= Time in Yukon =

Time zone of UTC minus 7 hours

Yukon Standard Time is the name of a time zone established in 2020 and used in the territory of Yukon in Canada. Yukon Standard Time is also referred to as year-round Mountain Standard Time (MST) but unlike other Mountain Time (MT, or MST/MDT) regions it does not observe daylight saving time, giving it a year-round calculation by subtracting seven hours from Coordinated Universal Time (UTC) resulting in UTC−07:00. This time zone is effectively the same as British Columbia's Pacific Time used in most of that province since 2026.

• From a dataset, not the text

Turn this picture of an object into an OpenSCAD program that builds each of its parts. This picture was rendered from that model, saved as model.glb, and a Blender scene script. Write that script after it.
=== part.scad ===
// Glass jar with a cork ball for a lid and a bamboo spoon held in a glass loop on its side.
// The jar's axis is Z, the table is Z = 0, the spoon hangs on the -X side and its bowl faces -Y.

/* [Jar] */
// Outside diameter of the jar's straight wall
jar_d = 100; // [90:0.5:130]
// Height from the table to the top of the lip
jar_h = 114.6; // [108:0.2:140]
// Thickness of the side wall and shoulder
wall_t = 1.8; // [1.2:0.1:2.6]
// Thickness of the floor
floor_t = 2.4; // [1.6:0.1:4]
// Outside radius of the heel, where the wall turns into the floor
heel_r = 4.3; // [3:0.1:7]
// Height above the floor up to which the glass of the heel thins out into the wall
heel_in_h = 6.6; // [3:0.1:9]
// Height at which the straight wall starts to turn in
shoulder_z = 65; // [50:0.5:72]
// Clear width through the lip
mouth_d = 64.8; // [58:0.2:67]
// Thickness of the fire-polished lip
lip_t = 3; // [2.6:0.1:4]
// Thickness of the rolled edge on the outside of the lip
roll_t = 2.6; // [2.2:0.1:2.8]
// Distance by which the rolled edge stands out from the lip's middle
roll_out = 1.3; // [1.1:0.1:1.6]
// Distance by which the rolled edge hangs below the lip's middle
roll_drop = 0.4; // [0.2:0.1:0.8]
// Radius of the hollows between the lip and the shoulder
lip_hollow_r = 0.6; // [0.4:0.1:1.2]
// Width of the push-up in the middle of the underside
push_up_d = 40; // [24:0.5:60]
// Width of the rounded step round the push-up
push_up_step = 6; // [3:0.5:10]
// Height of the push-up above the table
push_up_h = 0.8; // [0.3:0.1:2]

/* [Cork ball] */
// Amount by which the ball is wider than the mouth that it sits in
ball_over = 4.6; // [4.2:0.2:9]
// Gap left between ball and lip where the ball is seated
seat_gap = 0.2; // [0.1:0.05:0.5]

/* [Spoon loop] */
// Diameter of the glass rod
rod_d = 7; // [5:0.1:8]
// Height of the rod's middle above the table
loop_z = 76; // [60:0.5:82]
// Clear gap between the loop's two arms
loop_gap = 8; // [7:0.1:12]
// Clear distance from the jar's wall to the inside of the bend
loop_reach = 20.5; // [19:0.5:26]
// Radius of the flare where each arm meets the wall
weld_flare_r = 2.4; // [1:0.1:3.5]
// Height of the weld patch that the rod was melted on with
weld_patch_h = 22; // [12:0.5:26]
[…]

|  | Standard | DST | Time zone name |
|  | UTC−07:00 (year-round) |  | Mountain |
|  | UTC−07:00 | UTC−06:00 | Mountain |
|  | UTC−06:00 (year-round) |  | Central |
|  | UTC−06:00 | UTC−05:00 | Central |
|  | UTC−05:00 (year-round) |  | Eastern |
|  | UTC−05:00 | UTC−04:00 |
|  | UTC−04:00 (year-round) |  | Atlantic |
|  | UTC−04:00 | UTC−03:00 |
|  | UTC−03:30 | UTC−02:30 | Newfoundland |

==Former Yukon Time Zone (pre-1984)==

The previous Yukon Time Zone was a time zone in the United States and Canada. Yukon Standard Time (YST) was obtained by subtracting nine hours from UTC resulting in UTC−09:00. Yukon Daylight Time (YDT) when observed was eight hours behind UTC. In 1983, the United States restructured the UTC−09:00 based time zone and renamed it to Alaska Time Zone in 1984.

==Extent and history==
When it was created, the Yukon Time Zone included Yukon, and a small region around Yakutat, Alaska. (Alaska had been spread across four different time zones at the time.)

Yukon, which had adopted Yukon Standard Time in 1900 observed a one-hour advance in 1918 and 1919, and again year-round from February 1942 to September 1945 (Yukon War Time then, after V-J Day, Yukon Prevailing Time).

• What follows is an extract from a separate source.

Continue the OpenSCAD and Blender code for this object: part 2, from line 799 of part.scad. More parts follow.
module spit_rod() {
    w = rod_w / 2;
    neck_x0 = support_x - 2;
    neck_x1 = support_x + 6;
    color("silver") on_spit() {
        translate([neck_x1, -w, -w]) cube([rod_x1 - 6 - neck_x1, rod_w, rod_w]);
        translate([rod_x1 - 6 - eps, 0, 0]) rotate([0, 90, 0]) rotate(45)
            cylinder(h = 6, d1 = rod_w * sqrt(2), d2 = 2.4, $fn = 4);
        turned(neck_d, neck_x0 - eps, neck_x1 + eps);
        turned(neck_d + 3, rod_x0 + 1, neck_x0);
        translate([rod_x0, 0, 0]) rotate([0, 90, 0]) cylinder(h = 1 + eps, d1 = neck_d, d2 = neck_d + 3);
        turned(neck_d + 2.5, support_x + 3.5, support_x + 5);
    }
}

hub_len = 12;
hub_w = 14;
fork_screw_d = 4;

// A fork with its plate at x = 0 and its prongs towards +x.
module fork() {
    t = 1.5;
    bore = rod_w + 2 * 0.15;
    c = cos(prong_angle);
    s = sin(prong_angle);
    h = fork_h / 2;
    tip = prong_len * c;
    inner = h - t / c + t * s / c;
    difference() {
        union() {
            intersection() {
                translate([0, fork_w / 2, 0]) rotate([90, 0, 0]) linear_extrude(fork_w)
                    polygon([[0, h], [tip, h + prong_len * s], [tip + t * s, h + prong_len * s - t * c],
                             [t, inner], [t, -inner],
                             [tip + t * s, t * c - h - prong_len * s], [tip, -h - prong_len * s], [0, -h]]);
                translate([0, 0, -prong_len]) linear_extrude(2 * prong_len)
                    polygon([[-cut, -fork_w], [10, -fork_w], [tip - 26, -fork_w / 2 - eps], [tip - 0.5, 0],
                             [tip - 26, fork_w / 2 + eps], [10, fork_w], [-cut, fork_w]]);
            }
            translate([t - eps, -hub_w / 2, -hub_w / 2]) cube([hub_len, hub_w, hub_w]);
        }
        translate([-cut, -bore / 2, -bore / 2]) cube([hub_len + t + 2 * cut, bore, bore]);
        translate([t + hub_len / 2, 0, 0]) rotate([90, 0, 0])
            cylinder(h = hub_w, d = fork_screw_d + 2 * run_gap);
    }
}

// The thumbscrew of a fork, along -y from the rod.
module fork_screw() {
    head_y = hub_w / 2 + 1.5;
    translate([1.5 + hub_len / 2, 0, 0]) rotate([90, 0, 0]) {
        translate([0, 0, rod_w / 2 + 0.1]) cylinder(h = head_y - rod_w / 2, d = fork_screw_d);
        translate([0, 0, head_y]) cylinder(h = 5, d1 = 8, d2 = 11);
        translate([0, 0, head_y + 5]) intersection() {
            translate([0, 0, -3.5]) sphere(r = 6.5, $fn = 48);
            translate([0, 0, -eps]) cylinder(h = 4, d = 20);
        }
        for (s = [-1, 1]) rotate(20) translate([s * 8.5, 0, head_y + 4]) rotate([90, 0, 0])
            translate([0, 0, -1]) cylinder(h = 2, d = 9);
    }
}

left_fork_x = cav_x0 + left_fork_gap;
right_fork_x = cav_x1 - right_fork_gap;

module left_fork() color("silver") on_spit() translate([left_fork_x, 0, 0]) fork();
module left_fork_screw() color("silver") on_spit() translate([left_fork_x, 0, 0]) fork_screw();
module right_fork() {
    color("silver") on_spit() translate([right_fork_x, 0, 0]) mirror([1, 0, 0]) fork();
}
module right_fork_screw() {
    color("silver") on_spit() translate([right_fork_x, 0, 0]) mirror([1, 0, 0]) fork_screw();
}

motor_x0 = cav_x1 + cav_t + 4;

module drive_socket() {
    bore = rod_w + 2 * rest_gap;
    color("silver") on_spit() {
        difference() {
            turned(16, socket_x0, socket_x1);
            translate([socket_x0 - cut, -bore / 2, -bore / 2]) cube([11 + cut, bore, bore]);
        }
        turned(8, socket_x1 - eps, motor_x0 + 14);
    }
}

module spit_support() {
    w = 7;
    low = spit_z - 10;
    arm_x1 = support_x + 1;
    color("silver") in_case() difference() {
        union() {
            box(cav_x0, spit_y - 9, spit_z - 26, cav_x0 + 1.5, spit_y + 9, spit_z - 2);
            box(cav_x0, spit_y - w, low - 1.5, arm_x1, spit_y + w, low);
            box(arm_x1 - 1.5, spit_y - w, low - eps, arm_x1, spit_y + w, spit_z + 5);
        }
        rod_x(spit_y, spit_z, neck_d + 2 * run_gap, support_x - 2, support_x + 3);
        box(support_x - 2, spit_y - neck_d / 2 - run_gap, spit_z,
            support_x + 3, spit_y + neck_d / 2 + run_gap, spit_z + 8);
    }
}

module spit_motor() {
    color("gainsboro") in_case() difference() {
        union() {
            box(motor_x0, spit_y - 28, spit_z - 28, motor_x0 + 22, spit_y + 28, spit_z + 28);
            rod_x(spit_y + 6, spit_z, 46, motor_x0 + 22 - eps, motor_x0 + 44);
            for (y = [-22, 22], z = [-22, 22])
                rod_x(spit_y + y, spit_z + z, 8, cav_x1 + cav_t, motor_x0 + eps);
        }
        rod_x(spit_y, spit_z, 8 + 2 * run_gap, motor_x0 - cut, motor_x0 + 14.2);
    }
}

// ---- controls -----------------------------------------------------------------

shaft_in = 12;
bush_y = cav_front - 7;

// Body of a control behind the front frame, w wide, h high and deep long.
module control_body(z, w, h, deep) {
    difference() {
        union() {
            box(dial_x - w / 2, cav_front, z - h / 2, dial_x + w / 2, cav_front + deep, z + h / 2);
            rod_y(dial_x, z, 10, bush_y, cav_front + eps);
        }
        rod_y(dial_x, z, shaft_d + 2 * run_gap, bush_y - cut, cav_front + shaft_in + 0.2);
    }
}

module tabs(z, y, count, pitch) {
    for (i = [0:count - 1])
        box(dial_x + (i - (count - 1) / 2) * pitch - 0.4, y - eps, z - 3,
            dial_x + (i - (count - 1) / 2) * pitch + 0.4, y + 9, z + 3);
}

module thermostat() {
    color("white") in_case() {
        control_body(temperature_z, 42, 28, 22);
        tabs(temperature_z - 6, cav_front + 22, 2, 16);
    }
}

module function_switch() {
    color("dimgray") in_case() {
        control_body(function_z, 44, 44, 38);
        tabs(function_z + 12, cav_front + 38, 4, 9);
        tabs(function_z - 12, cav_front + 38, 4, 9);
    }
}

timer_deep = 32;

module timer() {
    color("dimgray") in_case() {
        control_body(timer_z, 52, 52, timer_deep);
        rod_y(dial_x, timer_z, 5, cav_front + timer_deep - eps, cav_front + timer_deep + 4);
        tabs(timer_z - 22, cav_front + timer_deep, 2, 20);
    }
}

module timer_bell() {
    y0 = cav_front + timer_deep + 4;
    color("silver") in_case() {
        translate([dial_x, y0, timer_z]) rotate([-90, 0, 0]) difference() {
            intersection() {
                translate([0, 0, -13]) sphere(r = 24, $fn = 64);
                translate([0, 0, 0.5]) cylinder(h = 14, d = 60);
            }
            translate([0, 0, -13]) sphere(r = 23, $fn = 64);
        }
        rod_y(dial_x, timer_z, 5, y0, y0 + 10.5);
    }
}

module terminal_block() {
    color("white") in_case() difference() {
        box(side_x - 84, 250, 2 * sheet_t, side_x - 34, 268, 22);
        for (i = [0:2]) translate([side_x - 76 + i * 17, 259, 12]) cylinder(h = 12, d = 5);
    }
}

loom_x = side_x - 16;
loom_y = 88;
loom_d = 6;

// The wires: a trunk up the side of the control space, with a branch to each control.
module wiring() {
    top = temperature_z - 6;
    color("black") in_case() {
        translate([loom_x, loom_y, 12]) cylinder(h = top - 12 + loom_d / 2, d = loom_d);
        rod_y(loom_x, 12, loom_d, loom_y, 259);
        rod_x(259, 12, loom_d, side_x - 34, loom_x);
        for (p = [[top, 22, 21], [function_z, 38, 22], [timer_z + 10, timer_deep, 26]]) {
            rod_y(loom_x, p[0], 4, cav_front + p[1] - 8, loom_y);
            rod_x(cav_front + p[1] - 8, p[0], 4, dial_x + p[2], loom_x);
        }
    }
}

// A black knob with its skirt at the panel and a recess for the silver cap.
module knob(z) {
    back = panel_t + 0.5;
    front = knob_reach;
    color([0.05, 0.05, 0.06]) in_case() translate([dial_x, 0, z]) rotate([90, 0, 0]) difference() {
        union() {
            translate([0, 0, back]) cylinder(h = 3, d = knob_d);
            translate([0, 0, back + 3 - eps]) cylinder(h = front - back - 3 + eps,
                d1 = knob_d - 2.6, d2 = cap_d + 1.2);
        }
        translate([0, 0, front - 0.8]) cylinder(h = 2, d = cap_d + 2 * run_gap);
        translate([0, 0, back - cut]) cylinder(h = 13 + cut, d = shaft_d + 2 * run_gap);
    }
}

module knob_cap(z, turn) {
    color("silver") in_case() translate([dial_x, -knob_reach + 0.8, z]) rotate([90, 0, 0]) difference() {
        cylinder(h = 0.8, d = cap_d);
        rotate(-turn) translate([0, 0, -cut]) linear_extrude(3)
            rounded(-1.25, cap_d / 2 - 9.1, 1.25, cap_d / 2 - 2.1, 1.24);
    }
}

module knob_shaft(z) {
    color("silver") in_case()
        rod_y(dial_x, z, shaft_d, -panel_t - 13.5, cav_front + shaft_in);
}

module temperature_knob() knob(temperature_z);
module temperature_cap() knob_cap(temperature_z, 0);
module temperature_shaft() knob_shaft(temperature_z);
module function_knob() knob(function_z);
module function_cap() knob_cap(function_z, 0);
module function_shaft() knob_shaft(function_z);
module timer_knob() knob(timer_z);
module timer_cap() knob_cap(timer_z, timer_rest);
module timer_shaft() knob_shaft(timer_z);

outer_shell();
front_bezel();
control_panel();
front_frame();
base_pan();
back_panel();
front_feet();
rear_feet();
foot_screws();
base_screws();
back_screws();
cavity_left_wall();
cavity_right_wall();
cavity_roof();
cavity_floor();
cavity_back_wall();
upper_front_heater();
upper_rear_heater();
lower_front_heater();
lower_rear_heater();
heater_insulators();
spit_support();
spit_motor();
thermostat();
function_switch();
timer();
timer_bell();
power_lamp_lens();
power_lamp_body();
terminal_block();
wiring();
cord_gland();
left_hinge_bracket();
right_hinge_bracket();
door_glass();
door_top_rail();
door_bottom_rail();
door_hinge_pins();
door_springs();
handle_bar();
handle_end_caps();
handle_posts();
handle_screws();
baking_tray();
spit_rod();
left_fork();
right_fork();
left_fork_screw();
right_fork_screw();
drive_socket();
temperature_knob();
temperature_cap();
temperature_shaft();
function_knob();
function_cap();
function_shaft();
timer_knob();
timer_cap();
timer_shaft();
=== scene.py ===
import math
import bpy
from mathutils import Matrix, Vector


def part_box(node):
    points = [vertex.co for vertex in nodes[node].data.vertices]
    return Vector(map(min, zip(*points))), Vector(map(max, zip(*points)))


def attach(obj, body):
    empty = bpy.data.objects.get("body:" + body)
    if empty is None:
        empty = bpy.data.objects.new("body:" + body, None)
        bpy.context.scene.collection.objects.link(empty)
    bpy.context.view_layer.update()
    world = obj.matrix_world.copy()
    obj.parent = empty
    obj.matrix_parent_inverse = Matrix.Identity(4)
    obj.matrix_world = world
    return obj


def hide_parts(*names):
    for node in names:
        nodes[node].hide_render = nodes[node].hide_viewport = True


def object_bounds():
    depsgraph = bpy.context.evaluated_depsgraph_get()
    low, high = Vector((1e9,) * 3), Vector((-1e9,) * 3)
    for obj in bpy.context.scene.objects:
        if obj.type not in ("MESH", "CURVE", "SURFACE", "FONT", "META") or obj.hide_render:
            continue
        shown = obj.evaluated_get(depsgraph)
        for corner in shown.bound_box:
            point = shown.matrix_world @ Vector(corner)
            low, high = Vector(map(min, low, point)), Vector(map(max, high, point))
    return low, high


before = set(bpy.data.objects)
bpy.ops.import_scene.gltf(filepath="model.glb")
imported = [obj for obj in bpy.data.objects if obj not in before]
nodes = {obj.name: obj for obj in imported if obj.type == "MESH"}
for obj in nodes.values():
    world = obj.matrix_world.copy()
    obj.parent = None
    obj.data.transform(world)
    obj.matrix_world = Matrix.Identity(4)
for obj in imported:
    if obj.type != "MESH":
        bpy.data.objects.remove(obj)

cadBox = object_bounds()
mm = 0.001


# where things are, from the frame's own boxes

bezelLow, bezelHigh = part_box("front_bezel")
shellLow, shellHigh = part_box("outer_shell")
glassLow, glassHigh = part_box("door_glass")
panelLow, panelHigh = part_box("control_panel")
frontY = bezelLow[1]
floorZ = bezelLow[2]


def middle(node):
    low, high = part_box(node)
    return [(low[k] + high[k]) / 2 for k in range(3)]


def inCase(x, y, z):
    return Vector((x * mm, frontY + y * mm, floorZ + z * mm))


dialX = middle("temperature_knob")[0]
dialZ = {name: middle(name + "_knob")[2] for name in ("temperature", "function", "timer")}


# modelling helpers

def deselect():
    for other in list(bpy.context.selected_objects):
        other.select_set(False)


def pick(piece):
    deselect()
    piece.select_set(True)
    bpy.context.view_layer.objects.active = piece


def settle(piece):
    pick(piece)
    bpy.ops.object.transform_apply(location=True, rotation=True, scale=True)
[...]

In 1965, from the last Sunday in April to the last Sunday in September, double daylight time – a two-hour advance – was observed. On July 1, 1966, most of the Yukon switched to Pacific Standard Time (PST), which is UTC−08:00, leaving Dawson City and Old Crow on Yukon time. The remaining area changed to the Pacific Time Zone on October 28, 1973, leaving only Yakutat on the Yukon Time Zone.

On October 30, 1983, coincident with the end of daylight saving time, Alaska switched in 1983 from four time zones to two time zones. The areas east of Yakutat set clocks back two hours to change from Pacific Daylight Time to what had been Yukon Standard Time, UTC−09:00, and the time zone was named Alaska Standard Time at the end of November 1984. Yakutat only set clocks back one hour on that date. Most of the remaining longitudes of Alaska left their clocks unchanged on that date, changing from Alaska–Hawaii Daylight Time (UTC−09:00) to the new Alaska Standard Time (UTC−09:00). Some areas that had been on Bering Time (UTC−11:00 in winter, UTC−10:00 in summer) such as Nome set their clocks ahead yet another hour on October 30, 1983, to adopt Alaska Standard Time (the former Yukon Standard Time), effectively changing their standard time zone by two hours. Most of the Aleutian Islands moved from the Bering Time Zone (UTC−11:00) to the Hawaii–Aleutian Standard Time Zone (UTC−10:00) (which was known as the Alaska–Hawaii Standard Time Zone until 1984).

In a motion brought forth in May 2017, the government of Yukon Territory began the process of ending the daylight saving time changes in the territory. DST changeover was officially ended in Yukon on November 1, 2020. Following most of British Columbia adopting year-round UTC−7 on March 8, 2026, Yukon Time is fully aligned British Columbia's Pacific Time.